# another GameON monster :)



## Komputronik (Jun 18, 2011)

hey guys, i hope you remember my last work My new PC

today I'll try to build a bit better PC for games for less money 
hope you will like it

Here is what Im about to work with







more less:
Core i7 2600k
2x Gigabyte GTX590
Gugabyte Z68X UD7
16GB RAM
2x SSD Vertex 3 in raid
EK cooling

More to come this weekend


----------



## Jetster (Jun 18, 2011)

Sweet


----------



## Law-II (Jun 18, 2011)

Hi

Niceee, Niceee; look forward to seeing the final build

atb

Law-II


----------



## claylomax (Jun 18, 2011)

Komputronik said:


> a bit better PC for games for less money



With two GTX 590? Something doesn't add up


----------



## DaedalusHelios (Jun 18, 2011)

I love the alien cat in the lower left corner.


----------



## Komputronik (Jun 18, 2011)

claylomax said:


> With two GTX 590? Something doesn't add up



why?


----------



## t_ski (Jun 18, 2011)

Komputronik said:


> why?



Because he didn't look at your last build...


----------



## Komputronik (Jun 20, 2011)

the PSU is a bit big 






New EK mounting:











RAM block is a bit too wide but will work fine also with 4 modules


----------



## Komputronik (Jun 20, 2011)




----------



## TotalChaos (Jun 20, 2011)

looking good


----------



## (FIH) The Don (Jun 20, 2011)

very nice HW no doubt

but did you read this? http://www.techpowerup.com/forums/showthread.php?t=147407


----------



## de.das.dude (Jun 20, 2011)

nice kitty. and HW  too


----------



## Komputronik (Jun 20, 2011)

(FIH) The Don said:


> very nice HW no doubt
> 
> but did you read this? http://www.techpowerup.com/forums/showthread.php?t=147407



i did but im going to use feser so i hope this problem wont touch me

if it does it wont be a big problem for me since im going for next monster at the end of the year when socket 2011 comes out


----------



## p0Pe (Jun 20, 2011)

Komputronik said:


> i did but im going to use feser so i hope this problem wont touch me
> 
> if it does it wont be a big problem for me since im going for next monster at the end of the year when socket 2011 comes out



Feeser wont help you Its the EK plating that is bad, not the fluid people use.
EK just tells you that people are using the wrong fluid to do damage control

On another note, you should revise that watercooling loop. Pump should always be directly after reservoir, and i would turn the fans on the bottom radiator so they suck fresh cold air in instead of blowing hot air out.

Nice hardware though


----------



## Komputronik (Jun 20, 2011)

i already reversed it and for the fans im changing so much stuff in my PC that its open all the time


----------



## Komputronik (Jun 27, 2011)

life i hard


----------



## BarbaricSoul (Jun 27, 2011)

I wanna know how this one benches compared to your last build


----------



## DaedalusHelios (Jun 27, 2011)

Nice!

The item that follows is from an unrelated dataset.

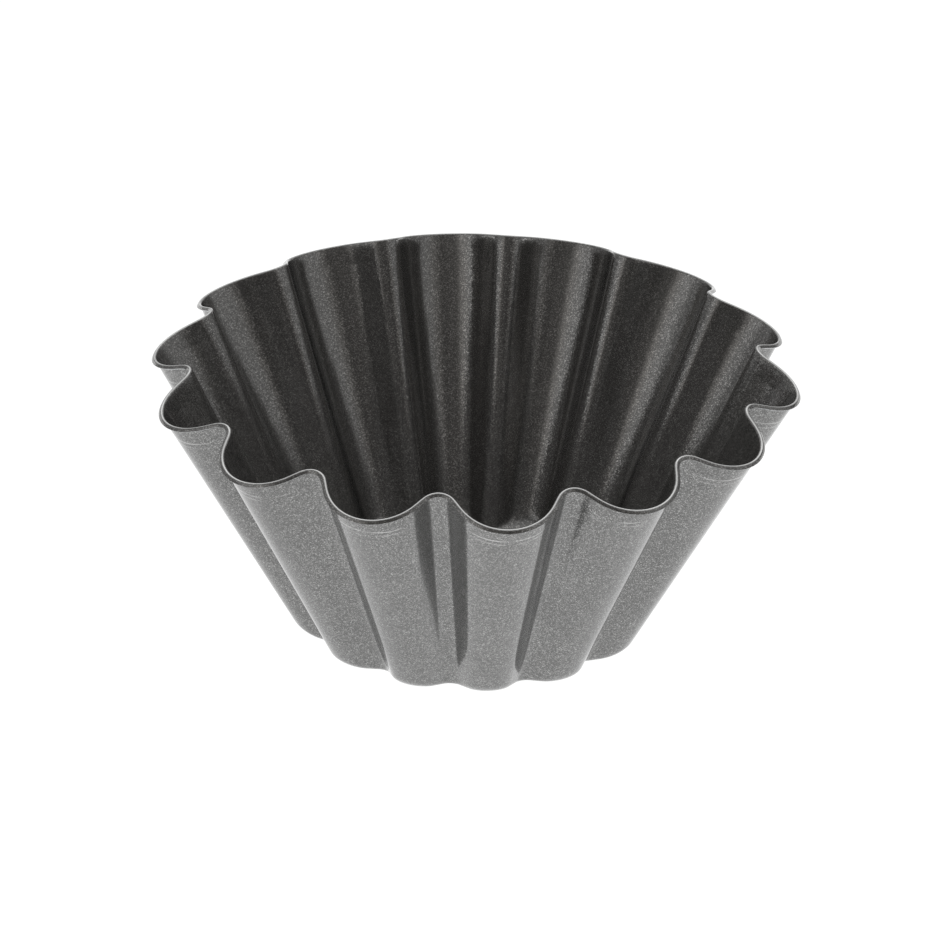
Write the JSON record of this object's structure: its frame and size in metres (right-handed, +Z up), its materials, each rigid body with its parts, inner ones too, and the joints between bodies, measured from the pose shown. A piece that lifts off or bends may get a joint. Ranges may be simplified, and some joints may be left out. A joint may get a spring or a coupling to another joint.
{
  "type": "brioche mould",
  "caption": "Deep round fluted baking mould with a flat floor, a flared scalloped wall and a narrow turned-out lip, coated dark grey inside and out.",
  "frame": {"origin": "middle of the flat underside that the mould stands on, which is the middle of the bottom of its bounding box", "axes": "+Z up out of the mouth along the axis of the flutes, +X through the middle of one lobe, which is the widest way across"},
  "size_m": [0.22, 0.2152, 0.0965],
  "materials": {
    "steel_sheet": "bare steel sheet, seen only as the cut edge of the lip",
    "inner_film": "charcoal non-stick film with fine light metal flakes, satin, inside face",
    "outer_film": "charcoal non-stick film with fine light metal flakes, satin, outside face"
  },
  "bodies": {
    "root": {"sheet_body": "steel_sheet", "inner_coating": "inner_film", "outer_coating": "outer_film"}
  },
  "joints": []
}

I love using ES chips. Makes me feel dirty.


----------



## Jetster (Jun 27, 2011)

That is F**ing gorgeous. More porn please


----------



## Komputronik (Jun 29, 2011)

BarbaricSoul said:


> I wanna know how this one benches compared to your last build



only 2 ram banks are working  and with that i can only oc cpu to 4,5GHz or else i get bsod

i know both my 2600k are able to go 5,1ghz because i did that on cheapest asus p67

at the moment im looking for another mobo - i think ill stay with P67 and something with new bios EFI, its realy cool and easy to use

i have some doubts about Z68 overclocking capabilities 
chip is too new and i dont have time to waste

also gona change LC components, solid CPU block and thicker tubes plus 1 120 mm rad in exchange for external tower witch i gona use for smaller PC

as for performance:

without OC i get 46k in 3dmv - poor performance
with 4,5ghz i get 56k what is what i expected without OC
overclocking gfx by 10-14% doesnt give any effect, everything more causes BSOD
temps on CPU after 30 mins of testing are 59c top and 49 on GPUs
without OC 46c on CPU and 43 on GPUs
the only thing im satisfied with are temps(only 5x120 and only on 3 of them i have 120mm slow fans)

i could still use my scythe 3000 rpm  but there is no need so far. gona change mobo 1st and try to get more from CPU


----------



## Komputronik (Jun 29, 2011)

also i get 1027 mb/s transfers from 2x vertex3 in R0 - love them

2 gtx590 scale better then 4x 580 only in games - i think ;/

to bad i mostly play bechmarks


----------



## copenhagen69 (Jun 29, 2011)

looks great!


----------